Pourrait-on suivre le même parcours aujourd'hui? Pourquoi ai-je l'impression que devenir un ouvrier, aujourd'hui, n'est plus une option, juste un pis-aller?

Tout le monde y veut aller à l'université. Tout le monde y veut être docteur, avocat, professeur, cinéaste, à la rigueur policier. Personne y veut être coiffeuse, ou préposé aux bénéficiaires, cuisinier dans une cantine.

On a parfois l'impression que pour devenir électricien, il faut d'abord décrocher et après quelque mois (ou années) d'errance, se dire bon, faudrait quand même que je fasse quelque chose, pourquoi pas apprendre un métier, pourquoi pas l'électricité?

Je reviens à mon correspondant qui est docteur en quelque chose, il ne m'étonnerait pas que ce soit en pédagogie. N'avez-vous pas remarqué comment le discours sur le décrochage commence à ressembler à de l'intégrisme. Il y a eux, les décrocheurs, et il y a nous, les instruits. Ils sont les hérétiques des temps modernes.

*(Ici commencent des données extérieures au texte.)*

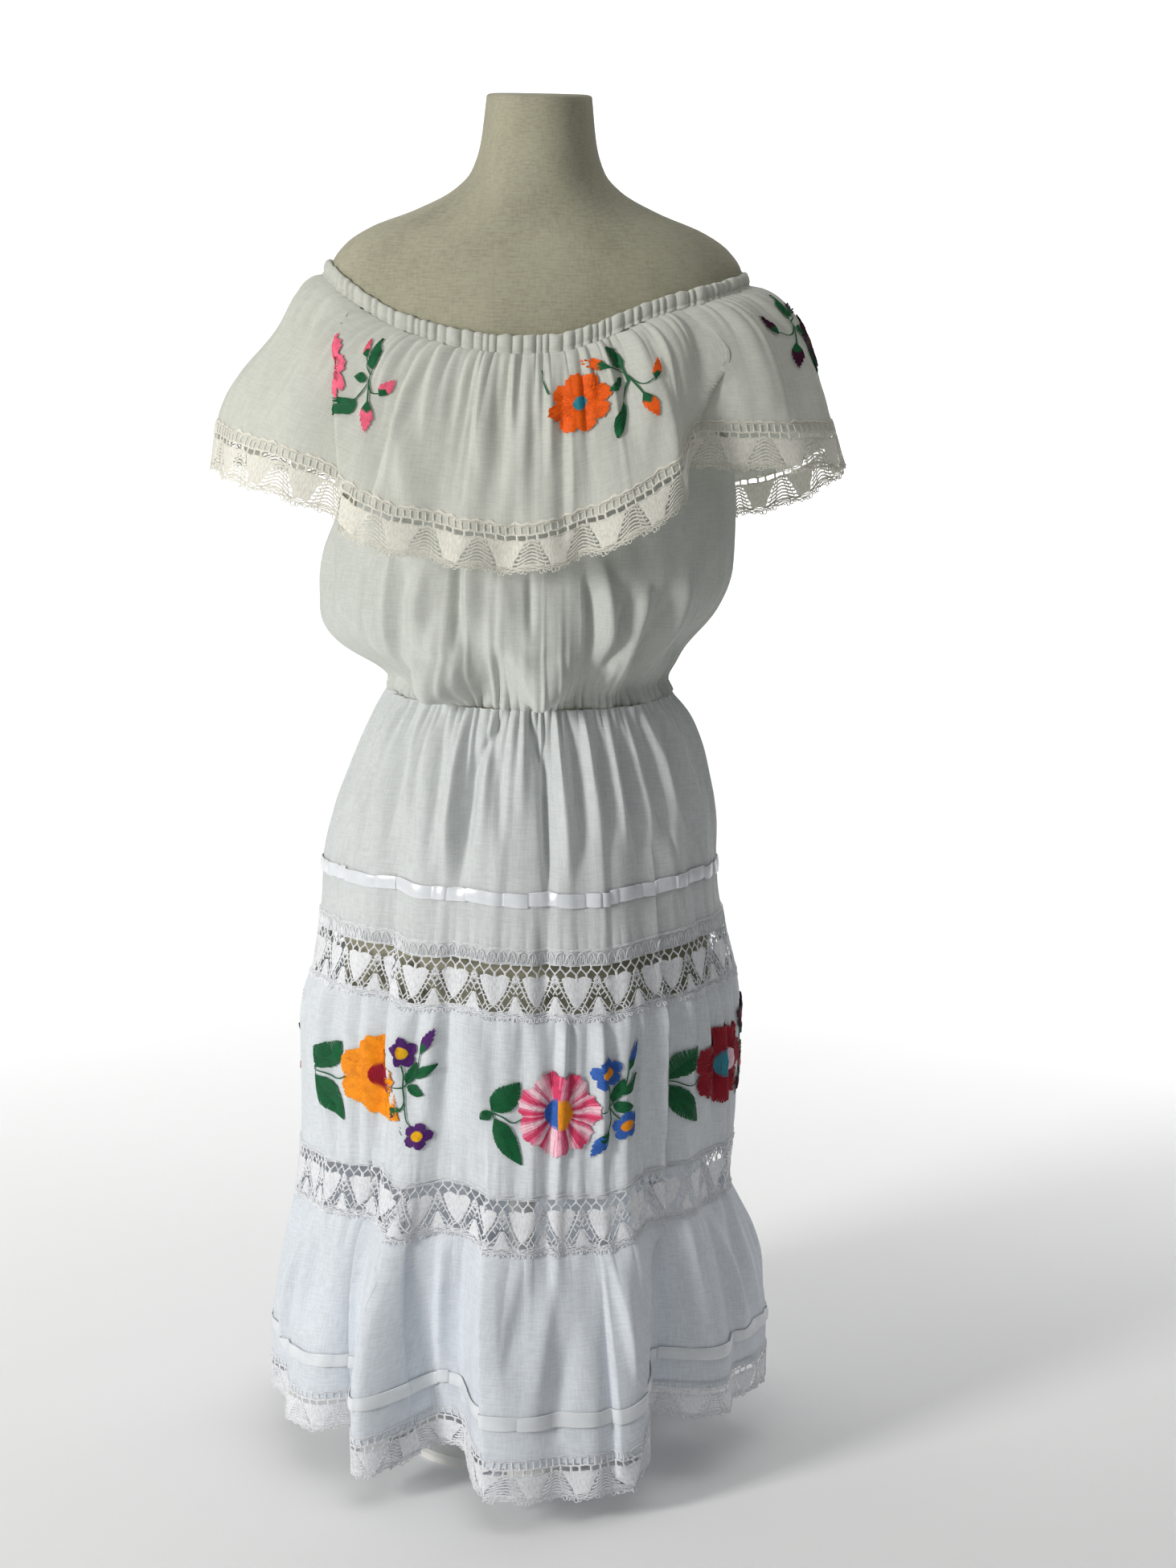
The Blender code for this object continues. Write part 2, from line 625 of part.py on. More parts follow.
def skirt(half, cloth, lace, satin):
    upper_edge = shares_of(2 * UPPER_LACE_REPEATS)
    lower_edge = shares_of(2 * LOWER_LACE_REPEATS)
    gathered = shares_of(2 * WAIST_GATHERS_PER_HALF)

    plain = skirt_angles(UPPER_RIBBON_TOP, shares_of(UPPER_COLUMNS), half)
    bottom_edge = UPPER_LACE_TOP + SEAM
    rows = []
    for height, ripple in zip(*WAIST_GATHER_ROWS.values()):
        rows.append((height, skirt_angles(height, gathered, half), ripple * MM))
    rows += [(height, plain, 0) for height in UPPER_ROWS]
    rows.append((bottom_edge, skirt_angles(bottom_edge, upper_edge, half), 0))
    skirt_panel(f"skirt_upper_{half}", rows, cloth)
    ribbon(f"upper_ribbon_{half}", UPPER_RIBBON_TOP, UPPER_RIBBON_BOTTOM, plain, satin)
    insertion(f"lace_upper_{half}", UPPER_LACE_TOP, UPPER_LACE_BOTTOM, UPPER_LACE_REPEATS, half, lace)

    top_edge, bottom_edge = UPPER_LACE_BOTTOM - SEAM, LOWER_LACE_TOP + SEAM
    plain = skirt_angles(np.mean(BAND_ROWS), shares_of(BAND_COLUMNS), half)
    rows = [(top_edge, skirt_angles(top_edge, upper_edge, half), 0)]
    rows += [(height, plain, 0) for height in BAND_ROWS]
    rows.append((bottom_edge, skirt_angles(bottom_edge, lower_edge, half), 0))
    skirt_panel(f"band_{half}", rows, cloth)
    insertion(f"lace_lower_{half}", LOWER_LACE_TOP, LOWER_LACE_BOTTOM, LOWER_LACE_REPEATS, half, lace)

    top_edge, bottom_edge = LOWER_LACE_BOTTOM - SEAM, HEM_LACE_TOP + SEAM
    wavy = skirt_angles(HEM_LACE_TOP, shares_of(HEM_COLUMNS), half)
    rows = [(top_edge, skirt_angles(top_edge, lower_edge, half), 0)]
    rows += [(height, wavy, 0) for height in (*HEM_ROWS, bottom_edge)]
    skirt_panel(f"hem_flounce_{half}", rows, cloth)
    ribbon(f"hem_ribbon_{half}", HEM_RIBBON_TOP, HEM_RIBBON_BOTTOM, wavy, satin)
    hem = [row_of(skirt_surface, height, wavy) for height in (HEM_LACE_TOP, HEM)]
    scallop(hem[-1])
    wall(f"hem_lace_{half}", hem, lace)


def stack(name, rings, material):
    """A closed solid through rings of points, with flat ends."""
    points, triangles = [], []
    count = len(rings[0])
    for ring in rings:
        points.extend(ring)
    for row in range(len(rings) - 1):
        upper = [row * count + n % count for n in range(count + 1)]
        lower = [(row + 1) * count + n % count for n in range(count + 1)]
        triangles.extend(band(upper, lower))
    for row in (0, len(rings) - 1):
        points.append(np.mean(rings[row], axis=0))
        hub = len(points) - 1
        triangles.extend((hub, row * count + n, row * count + (n + 1) % count) for n in range(count))
    return mesh_object(name, points, triangles, material)


BASE_PROFILE = table(
    "radius height",
    (
        (SOCKET_RADIUS, SOCKET_TOP), (SOCKET_RADIUS, 0.011), (BASE_RADIUS - 3 * MM, 0.008),
        (BASE_RADIUS, 0.005), (BASE_RADIUS, 0),
    ),
)


def dress_form(linen, paint):
    """The smooth padded torso, and the pole and round base that it stands on."""
    angles = np.arange(TORSO_COLUMNS) * FULL_TURN / TORSO_COLUMNS
    rings = [torso_surface(angles, height) for height in TORSO["height"]]
    neck_cap = rings[0] * (TORSO_NECK_CAP, TORSO_NECK_CAP, 1) + (0, 0, TORSO_NECK_ROUNDING)
    foot_cap = rings[-1] * (TORSO_FOOT_CAP, TORSO_FOOT_CAP, 1) - (0, 0, TORSO_FOOT_ROUNDING)
    stack("form_torso", [neck_cap, *rings, foot_cap], linen)
    angles = np.arange(POLE_SIDES) * FULL_TURN / POLE_SIDES
    pole_ends = (foot_cap[0, 2] - SEAM, SOCKET_TOP + SEAM)
    stack("form_pole", [around(angles, POLE_RADIUS, height) for height in pole_ends], paint)
    angles = np.arange(BASE_SIDES) * FULL_TURN / BASE_SIDES
    base_rings = [around(angles, radius, height) for radius, height in zip(*BASE_PROFILE.values())]
    stack("form_base", base_rings, paint)


def finish(name, colour, roughness, metallic=0.0):
    """A plain material: its colour as linear red, green and blue."""
    material = bpy.data.materials.new(name)
    material.use_nodes = True
    shader = material.node_tree.nodes["Principled BSDF"]
    shader.inputs["Base Color"].default_value = (*colour, 1)
    shader.inputs["Roughness"].default_value = roughness
    shader.inputs["Metallic"].default_value = metallic
    return material


def main():
    for old in list(bpy.data.objects):
        bpy.data.objects.remove(old, do_unlink=True)
    ivory = finish("ivory_batiste", (0.78, 0.77, 0.71), 0.9)
    cream = finish("cream_lace", (0.76, 0.72, 0.60), 0.95)
    white = finish("white_batiste", (0.80, 0.82, 0.84), 0.9)
    white_lace = finish("white_lace", (0.84, 0.85, 0.86), 0.95)
    satin = finish("white_satin", (0.86, 0.87, 0.88), 0.35)
    linen = finish("form_linen", (0.39, 0.36, 0.29), 0.95)
    paint = finish("pale_paint", (0.80, 0.79, 0.76), 0.5)
    dress_form(linen, paint)
    casing(ivory)
    for half in ("back", "front"):
        flounce(half, ivory, cream)
        bodice(half, ivory)
        skirt(half, white, white_lace, satin)


main()
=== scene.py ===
"""Looks of the off-shoulder peasant dress on its dress form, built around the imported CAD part.

Metres, +Z up, the CAD's own frame: the origin is on the floor under the form and the back of the dress
faces -Y. An angle is in degrees round the form's axis: 0 is the middle of the back and 90 is the side at
+X. The cloth is a set of thin sheets over the solids' own surfaces. A sheet's surface is a function of a
cloth angle, which runs along the cloth through its tucks, and a level down the cloth. Laces, ribbons and
embroidery are drawn flat in millimetres and laid on those surfaces.
"""

import bpy
import numpy as np
from mathutils import Matrix, Vector

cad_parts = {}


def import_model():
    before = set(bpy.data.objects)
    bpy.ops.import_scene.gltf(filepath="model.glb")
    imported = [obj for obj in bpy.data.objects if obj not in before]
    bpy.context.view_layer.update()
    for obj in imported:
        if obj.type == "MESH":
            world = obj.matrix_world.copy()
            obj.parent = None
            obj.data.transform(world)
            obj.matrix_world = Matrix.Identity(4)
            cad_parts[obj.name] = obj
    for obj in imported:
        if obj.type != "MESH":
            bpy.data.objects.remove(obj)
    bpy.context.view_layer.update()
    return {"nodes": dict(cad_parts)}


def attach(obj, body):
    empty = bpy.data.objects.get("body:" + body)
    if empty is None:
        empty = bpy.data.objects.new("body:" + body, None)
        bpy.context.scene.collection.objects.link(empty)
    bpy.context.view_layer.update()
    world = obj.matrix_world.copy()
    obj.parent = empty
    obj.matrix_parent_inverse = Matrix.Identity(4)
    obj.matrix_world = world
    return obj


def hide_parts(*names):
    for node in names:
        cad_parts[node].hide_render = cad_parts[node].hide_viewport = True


MM = 0.001
TURN = 360.0
ANY_PHASE = (0, 6.28)

CLOTH = 1.0 * MM
SEAM = 0.3 * MM
FORM_CLEARANCE = 0.5 * MM
CASING_HEIGHT = 14 * MM
UNDER_CASING = FORM_CLEARANCE + 2 * CLOTH + 2 * SEAM
FLOUNCE_DEPTH = 0.21
FLOUNCE_LACE_DEPTH = 42 * MM

WAIST = 0.7245
FOLDS_BEGIN_BELOW = 0.640
UPPER_RIBBON = (0.565, 0.552)
UPPER_LACE = (0.513, 0.454)
LOWER_LACE = (0.293, 0.236)
HEM_RIBBON = (0.104, 0.091)
HEM_LACE_TOP = 0.066
HEM = 0.026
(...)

Je ne sais pas si ce sont des hérétiques, monsieur, ou des victimes et je m'en crisse. Il n'en tiendrait qu'à nous qu'ils soient instruits. Des peintres en bâtiment, des mécaniciens, des plombiers, des coiffeuses, des ouvriers agricoles, des réparateurs de fournaises instruits, cela n'est pas du tout impossible, je le sais puisque cela m'est arrivé.

Et cela devrait être l'objectif numéro un de l'école plutôt que de former d'autres docteurs en pédagogie de merde. Le docteur en pédagogie pullule, comme le chroniqueur d'ailleurs, mais essayez donc de trouver un menuisier pour refaire vos armoires de cuisine ou le plancher du salon.

J'ai été un décrocheur. Ma mère, au désespoir, me traîne devant l'orienteur. Peut-il reprendre sa dixième année? L'orienteur lui a ri au nez. Il a dit que je ne pourrais même pas être menuisier. Alors quoi? a demandé ma mère. Journalier, a dit l'orienteur.

J'ai 49 ans. Ingénieur civil. J'ai fait Poly. Aujourd'hui cadre supérieur responsable de l'international dans une très grande entreprise. Je parle allemand, italien, français, anglais. Voilà, c'est mon histoire. Si elle peut aider quelques décrocheurs à... raccrocher, j'ajouterai que seuls ma femme et quelques amis savent que je n'ai pas terminé mon secondaire.

Votre histoire aidera peut-être des décrocheurs à raccrocher - j'en doute quand même un peu - ce que j'y trouve, moi, d'exemplaire c'est l'orienteur: même pas menuisier, MÊME PAS! Dans ce mépris de la menuiserie, l'outrecuidance d'une société qui croit racheter son insondable inculture en envoyant ses enfants à l'université.

Dans votre chronique sur le décrochage, vous parlez de la nullité de ces parents qui n'arrivent pas à fixer des règles à la maison et à les faire respecter. Je crois être un de ces parents. Je suis le père d'un ado de 18 ans. Je suis prof de statistiques dans une université, pouvez vérifier mais ne publiez pas mon nom.

Mon fils rentre de l'école furieux, j'ignore pourquoi. Il bardasse, et il bardasse et il bardasse. Je lui demande de se calmer. Il crisse son poing dans le mur et défonce le gyproc.

OK, pas de char cette semaine.

Va chier!

OK, pas de char pour tout le mois.

Fin de l'épisode. Dans les heures qui suivent, il pique du fric dans le sac de sa mère pour aller faire la foire avec les copains. Je supprime son allocation hebdomadaire pour rembourser le vol.

Explication tumultueuse. J'essaie de le raisonner. Je lui propose qu'on efface tout et qu'on recommence, sauf la dette, il faudra qu'il rembourse. Y pète un câble. Y m'explose les lunettes et la cloison nasale d'un coup de poing.

J'appelle la police.

Les jours suivants, il décide que le lycée c'est fini. Je relis votre chronique celle où vous dites: tu vas à l'école Chose, as-tu compris? Tu-vas-à-l'é-cole. Je le lui dis exactement comme ça. Il me projette dans le mur d'une très violente poussée (il est plus grand et plus lourd que moi). Je rappelle la police. Et je vous écris: je fais quoi maintenant?